** start **
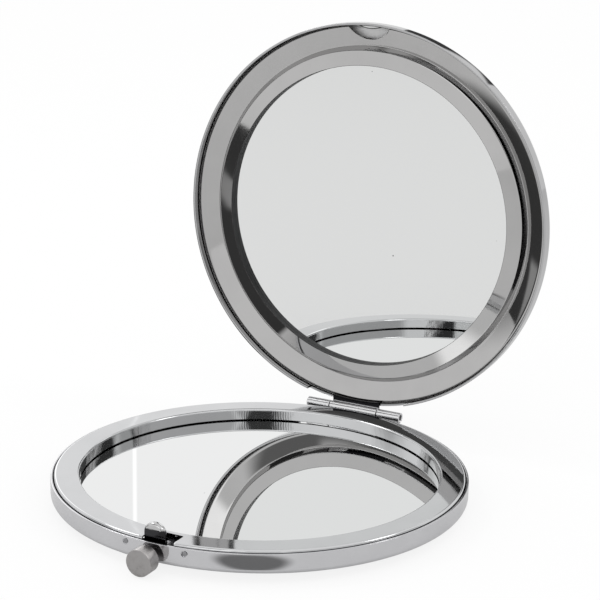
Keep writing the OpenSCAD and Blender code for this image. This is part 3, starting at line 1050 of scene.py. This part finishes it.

# %% [markdown]
# The catch is stamped and its flat is a bright plate. Its edges, the bow in front and the long
# edge at the wall, are painted dark as the shade below the ledge.

# %% Stamped ledge
catch_plate = polished("catch_plate", (0.8, 0.8, 0.8), roughness=0.3, wave_size=2.0)
ledge_x, ledge_y, _ = axis_values(place_when_shut(catch_plate.node_tree))
from_bow = span(ledge_x, ledge_y - (catch_y - bow_r) / mm)
from_axis = span(ledge_x, ledge_y)
# Painted shade: the ledge's edges are darkened in the colour.
painted_shade_edges = larger(
    fade(from_bow, bow_r / mm - 0.19, bow_r / mm - 0.12),
    fade(from_axis, wall_in / mm - 0.22, wall_in / mm - 0.16),
)
darken(catch_plate, tint(painted_shade_edges, (1, 1, 1), (0.03, 0.03, 0.03)))

# %% [markdown]
# ## Ring of the base
# The ring's flange is the same plate, but its inner wall carries fine upright grooves left by
# the press tool, worn faint in places. They follow the round, so they are worked out from the
# angle about the axis, and a mask keeps them on the wall.

# %% Grooved plate
groove_count = 620
groove_depth = 6e-6
base_ring_plate = polished("base_ring_plate", (0.665, 0.67, 0.68), roughness=0.045)
ring_where = where_on(base_ring_plate)
x, y, _ = axis_values(ring_where)
around = math_node(ring_where.tree, "ARCTAN2", y, x)
on_wall = fade(span(x, y), recess_r / mm + 0.12, recess_r / mm + 0.02)
uneven = cloud(ring_where, 1.5, detail=2.0)
grooves = math_node(ring_where.tree, "SINE", around * groove_count + 6 * uneven)
worn_in = fade(cloud(ring_where, 9, detail=1.0), 0.42, 0.62)
relief = (0.5 + 0.5 * grooves) * on_wall * (0.15 + 0.85 * worn_in)
grooved = bump(relief, groove_depth, normal=so_far(base_ring_plate, "Normal"))
shader_set(base_ring_plate, Normal=grooved)

# %% [markdown]
# ## Hinge leaves
# The rolled knuckles are bright, but less glossy than the case. The plate between knuckle and
# wall lies in the gap between lid and base, and is painted dark as the shade there, so the colour
# darkens with the distance from the pin.

# %% Knuckles and plates
hinge_plate = polished("hinge_plate", (0.8, 0.8, 0.81), roughness=0.2)
_, y, z = axis_values(where_on(hinge_plate))
from_pin = span(y - hinge.y / mm, z - hinge.z / mm)
# Painted shade: the plate darkens away from the knuckle, in the gap between lid and base.
painted_shade_share = fade(from_pin, knuckle_r / mm + 0.02, knuckle_r / mm + 0.3)
darken(hinge_plate, tint(painted_shade_share, (1, 1, 1), (0.02, 0.02, 0.022)))

# %% [markdown]
# ## Mirror glass
# A mirror is nearly perfect, so its detail is only what lies on it: a trace of haze, and the
# odd speck of dust, which is rough and darker.


# %% Mirrors
def mirror(name, colour):
    """Silvered glass with traces of handling."""
    material, where = new_finish(name)
    haze = fade(cloud(where, 14, detail=3.0), 0.45, 0.8)
    specks = fade(cells(where, 9), 0.02, 0.012)
    dulled = tuple(0.35 * c for c in colour)
    shader_set(
        material,
        Base_Color=tint(specks, colour, dulled),
        Metallic=1.0,
        Roughness=0.004 + 0.012 * haze + 0.4 * specks,
    )
    return material


base_silver = mirror("base_silver", (0.87, 0.875, 0.875))
lid_silver = mirror("lid_silver", (0.855, 0.862, 0.858))

# %% [markdown]
# ## Satin button
# The button is brushed nickel, warmer than the case. Its face is painted darker than its side, as
# shade.
# Turning left fine rings on the face, and fingers have left it a little darker low down.

# %% Brushed plate
satin = (0.5, 0.485, 0.48)
button_plate, button_where = new_finish("button_plate")
x, y, z = axis_values(button_where)
height = z - button_z / mm
turned = add_node(button_where.tree, "CombineXYZ", {"X": span(x, height), "Y": y})
rings = cloud(turned, 0.09, detail=2.0)
stains = cloud(button_where, 0.9, detail=4.0, roughness=0.65)
low_down = fade(height, 0.3, -1.4)
dirt = fade(stains, 0.45, 0.75) * (0.25 + 0.75 * low_down)
behind_face = y - button_low.y / mm
# Painted shade: the face is darker than the side.
painted_shade_on_face = tint(fade(behind_face, -0.05, 0.15), tuple(0.7 * c for c in satin), satin)
shader_set(
    button_plate,
    Base_Color=times(painted_shade_on_face, tint(dirt, (1, 1, 1), (0.62, 0.61, 0.6))),
    Metallic=1.0,
    Roughness=0.24 + 0.12 * rings,
    Normal=bump(rings, 2.5e-6),
)

# %% [markdown]
# ## Steel and foam
# The hinge pin and the guide, stem end and springs inside the latch are plain rolled steel,
# duller and with a grain along the strip. The pads are black foam rubber with small closed
# cells, and the black band of painted shade in the lid looks like moulded rubber with a smooth
# skin.


# %% Steel
def rolled_steel(name, colour):
    """Dull sheet with a rolling grain."""
    material, where = new_finish(name)
    grain = cloud(where, 0.12, detail=3.0, stretch=(0.1, 1, 1))
    stain = cloud(where, 2.5, detail=4.0)
    dark = tuple(0.75 * c for c in colour)
    shader_set(
        material,
        Base_Color=tint(fade(stain, 0.35, 0.7), colour, dark),
        Metallic=1.0,
        Roughness=0.26 + 0.16 * grain,
        Normal=bump(grain, 3e-6),
    )
    return material


guide_steel = rolled_steel("guide_steel", (0.09, 0.09, 0.095))
pin_steel = rolled_steel("pin_steel", (0.1, 0.1, 0.105))
spring_wire = rolled_steel("spring_wire", (0.45, 0.45, 0.46))

# %% Foam and rubber
soot = (0.012, 0.012, 0.013)
black_foam, foam_where = new_finish("black_foam")
walls = fade(cells(foam_where, 1 / 2.6), 0.15, 0.6)
shader_set(
    black_foam,
    Base_Color=tint(walls, soot, tuple(1.7 * c for c in soot)),
    Roughness=0.75 + 0.2 * walls,
    Specular_IOR_Level=0.25,
    Normal=bump(walls, 4e-5),
)
# The black band in the lid is painted shade. It gets the look of moulded rubber with a smooth
# skin.
shade_band_rubber, shade_band_where = new_finish("shade_band_rubber")
skin = cloud(shade_band_where, 0.25, detail=3.0)
shader_set(
    shade_band_rubber,
    Base_Color=tint(skin, soot, tuple(1.5 * c for c in soot)),
    Roughness=0.38 + 0.2 * skin,
    Specular_IOR_Level=0.3,
    Normal=bump(skin, 1e-6),
)

# %% Give each piece its finish
finishes = {
    base_case: case_plate,
    lid_case: shaded_lid_case_plate,
    base_ring: base_ring_plate,
    lid_ring: shaded_lid_ring_plate,
    shade_band: shade_band_rubber,
    base_glass: base_silver,
    lid_glass: lid_silver,
    base_foam: black_foam,
    lid_foam: black_foam,
    base_leaf: hinge_plate,
    lid_leaf: hinge_plate,
    hinge_pin: pin_steel,
    button: button_plate,
    hook: hook_plate,
    springs: spring_wire,
    rivets: rivet_plate,
    frame["nodes"]["latch_guide"]: guide_steel,
    frame["nodes"]["stem_washer"]: guide_steel,
    catch: catch_plate,
}
for piece, finish in finishes.items():
    piece.data.materials.clear()
    piece.data.materials.append(finish)
print(len(finishes), "pieces finished")

# %% [markdown]
# ## Studio
# The picture is a product shot on white. The world is white for the camera and plain white for
# the light on the object. Polished metal shows what stands round it, so for reflections alone
# the world is a light tent. Its dark parts are two gaps high up, a curtain low on the left, the
# camera, a grey wall on the right and a black flag behind. A bright panel hangs in front, and a
# lit edge stands at the back on the left, beside a thin seam that shows as a streak in the
# mirror. Each part is a patch between two bearings and two heights in degrees, with soft edges,
# and its last number is its brightness.

# %% World
world = bpy.data.worlds.new("studio")
bpy.context.scene.world = world
world.use_nodes = True
sky = world.node_tree
direction = add_node(sky, "TexCoord", {}, "Generated")
way_x, way_y, way_z = axis_values(direction)
bearing = math_node(sky, "ARCTAN2", way_y, way_x) * math.degrees(1)
lift = math_node(sky, "ARCSINE", way_z) * math.degrees(1)


def patch(bearings, lifts, soft):
    """A soft-edged part of the tent."""
    sides = fade(bearing, bearings[0] - soft, bearings[0] + soft)
    sides = sides * fade(bearing, bearings[1] + soft, bearings[1] - soft)
    levels = fade(lift, lifts[0] - soft, lifts[0] + soft)
    return sides * levels * fade(lift, lifts[1] + soft, lifts[1] - soft)


def ray_kinds(tree):
    """Tells whether a ray comes from the camera, and whether from a reflection."""
    camera_ray = add_node(tree, "LightPath", {}, "Is Camera Ray")
    return camera_ray, Value(tree, camera_ray.socket.node.outputs["Is Glossy Ray"])


tent_parts = {
    "gap high up on the left": ((-172, -119), (41, 58), 2.5, 0.12),
    "gap high up in front": ((-124, -88), (51, 66), 2.5, 0.2),
    "curtain low on the left": ((-165, -146), (-8, 20), 5.0, 0.3),
    "camera": ((-76, -50), (13, 25), 1.5, 0.05),
    "grey wall on the right": ((-46, 35), (4, 27), 4.0, 0.52),
    "black flag behind": ((84, 110), (13, 21.9), 0.4, 0.06),
    "bright panel in front": ((-103, -69), (29, 41), 1.5, 1.8),
    "lit edge at the back": ((127, 141), (6, 32), 2.0, 1.7),
    "thin seam beside it": ((122.54, 122.66), (2, 45), 0.04, 1.15),
}
tent_cloth = 0.95
in_metal = tent_cloth
for bearings, lifts, soft, level in tent_parts.values():
    in_metal = in_metal + patch(bearings, lifts, soft) * (level - in_metal)
camera_ray, mirror_ray = ray_kinds(sky)
strength = camera_ray + (1 - camera_ray) * (mirror_ray * in_metal + (1 - mirror_ray))
background = sky.nodes["Background"]
background.inputs["Color"].default_value = (1, 1, 1, 1)
connect(sky, background.inputs["Strength"], strength)
print("parts in the tent:", ", ".join(tent_parts))

# %% [markdown]
# ## Table
# The table is pale paper that keeps a soft shadow. Its reflection is a little dimmer than the
# paper itself. On its left, outside the picture, lies black cloth with a paler strip across it,
# which puts the dark bands in the lid's ring, and a small black card lies close in front, which
# gives the wall of the base its dark streak. Both are seen in reflections only.

# %% Table
bpy.ops.mesh.primitive_plane_add(size=6, location=(0, 0, -0.00002))
floor = bpy.context.object
floor.name = "floor"
paper, on_paper = new_finish("paper")
paper_tree = paper.node_tree
paper_x, paper_y, _ = axis_values(on_paper)
near_cloth = fade(paper_y, -14, -8) * fade(paper_x, -35, -38)
slanted_cloth = fade(paper_x - paper_y, -42, -54) * fade(paper_x, -48, -56)
strip_slope = 0.714
strip_start = 41
off_strip = math_node(paper_tree, "ABSOLUTE", paper_y - strip_slope * paper_x - strip_start)
strip = fade(off_strip, 9, 4) * fade(paper_x, -150, -172)
cloth = larger(near_cloth, slanted_cloth) * fade(paper_y, 60, 40) * (1 - 0.45 * strip)

# %% Card on the table
card_cos, card_sin = 0.87, 0.5
card_half_l, card_half_w = 9, 3.6
card_middle = (19, -38.5)
card_x = paper_x - card_middle[0]
card_y = paper_y - card_middle[1]
card_along = (card_cos * card_x + card_sin * card_y) / card_half_l
card_across = (card_cos * card_y - card_sin * card_x) / card_half_w
card = 0.8 * fade(span(card_along, card_across), 1.2, 0.7)
dark_share = 0.94 * larger(cloth, card)
shader_set(
    paper,
    Base_Color=tint(cloud(on_paper, 0.8), (0.93, 0.93, 0.93), (0.91, 0.91, 0.91)),
    Roughness=0.9,
    Specular_IOR_Level=0.0,
)
paper_ray, paper_mirror = ray_kinds(paper_tree)


def mix_shaders(factor, first, second):
    """Goes from one shader to another as the factor goes from 0 to 1."""
    mixed = add_node(paper_tree, "MixShader", {0: factor})
    paper_tree.links.new(first, mixed.socket.node.inputs[1])
    paper_tree.links.new(second, mixed.socket.node.inputs[2])
    return mixed.socket


glow_share = 0.84
dim_share = 0.4
glow = add_node(paper_tree, "Emission", {"Strength": 1.0})
dim_glow = add_node(paper_tree, "Emission", {"Strength": 0.55})
lit = paper_tree.nodes["Principled BSDF"].outputs[0]
for_camera = mix_shaders(glow_share * paper_ray, lit, glow.socket)
for_metal = mix_shaders(dim_share * paper_mirror, for_camera, dim_glow.socket)
black = add_node(paper_tree, "BsdfDiffuse", {"Color": (0.01, 0.01, 0.01, 1)})
seen = mix_shaders(paper_mirror * dark_share, for_metal, black.socket)
paper_tree.links.new(seen, paper_tree.nodes["Material Output"].inputs["Surface"])
floor.data.materials.append(paper)


# %% Softboxes
def softbox(name, toward, distance, size, energy):
    """A square lamp in a direction from the object, turned to it."""
    middle = Vector((0, 0, 0.03))
    lamp = bpy.data.lights.new(name, "AREA")
    lamp.size = size
    lamp.energy = energy
    lamp_object = bpy.data.objects.new(name, lamp)
    bpy.context.scene.collection.objects.link(lamp_object)
    way = Vector(toward).normalized()
    lamp_object.location = middle + way * distance
    lamp_object.rotation_euler = (-way).to_track_quat("-Z", "Y").to_euler()
    lamp_object.visible_camera = False


softbox("left softbox", (-0.634, -0.056, 0.775), 0.6, 0.16, 0.3)
softbox("right softbox", (0.702, 0.247, 0.653), 0.6, 0.14, 0.22)
bpy.context.scene.view_settings.view_transform = "Standard"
** end **
▶ **PROBLEM DETAILS**
Print the material above verbatim, first line through the line containing "# angle about", both included.

▶ **SOLUTION**
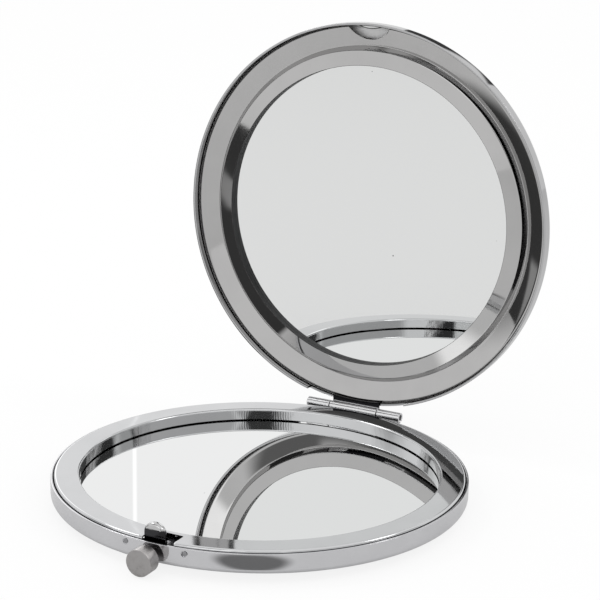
Keep writing the OpenSCAD and Blender code for this image. This is part 3, starting at line 1050 of scene.py. This part finishes it.

# %% [markdown]
# The catch is stamped and its flat is a bright plate. Its edges, the bow in front and the long
# edge at the wall, are painted dark as the shade below the ledge.

# %% Stamped ledge
catch_plate = polished("catch_plate", (0.8, 0.8, 0.8), roughness=0.3, wave_size=2.0)
ledge_x, ledge_y, _ = axis_values(place_when_shut(catch_plate.node_tree))
from_bow = span(ledge_x, ledge_y - (catch_y - bow_r) / mm)
from_axis = span(ledge_x, ledge_y)
# Painted shade: the ledge's edges are darkened in the colour.
painted_shade_edges = larger(
    fade(from_bow, bow_r / mm - 0.19, bow_r / mm - 0.12),
    fade(from_axis, wall_in / mm - 0.22, wall_in / mm - 0.16),
)
darken(catch_plate, tint(painted_shade_edges, (1, 1, 1), (0.03, 0.03, 0.03)))

# %% [markdown]
# ## Ring of the base
# The ring's flange is the same plate, but its inner wall carries fine upright grooves left by
# the press tool, worn faint in places. They follow the round, so they are worked out from the
# angle about the axis, and a mask keeps them on the wall.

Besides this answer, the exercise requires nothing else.